Among her other remarks:

“There are many advantages to having outpatient ambulatory sites and inpatient physicians having patients’ care on the same patient portal where the patients also have access to the system. Some of the benefits include that there is a patient history readily available. You actually know who the physicians are the patient has seen from a specialty, and from a primary care perspective, and you have their results. You’re aware of the different community resources that a patient has had. This allows beginning an easy communication between physicians, even if they’ve met only once or twice, allowing for easier diagnosis, easier treatment protocols, and transitions back into the community.”

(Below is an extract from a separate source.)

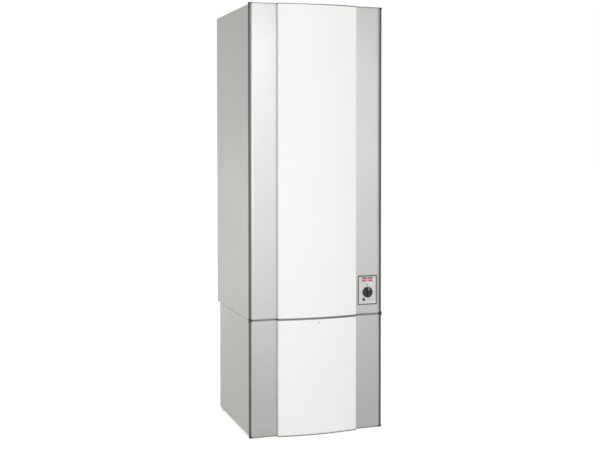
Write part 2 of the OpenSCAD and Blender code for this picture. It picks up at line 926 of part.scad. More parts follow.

“Because these physicians all work within the same health systems, it’s extremely important that there are great communication modalities set up so that all of the physicians within a health system are hearing the same message. ”

“Electronic medical records form a basis for improving communications between inpatient and outpatient physicians. Putting training into place so that physicians are aware of the tools and how to use them is very important.”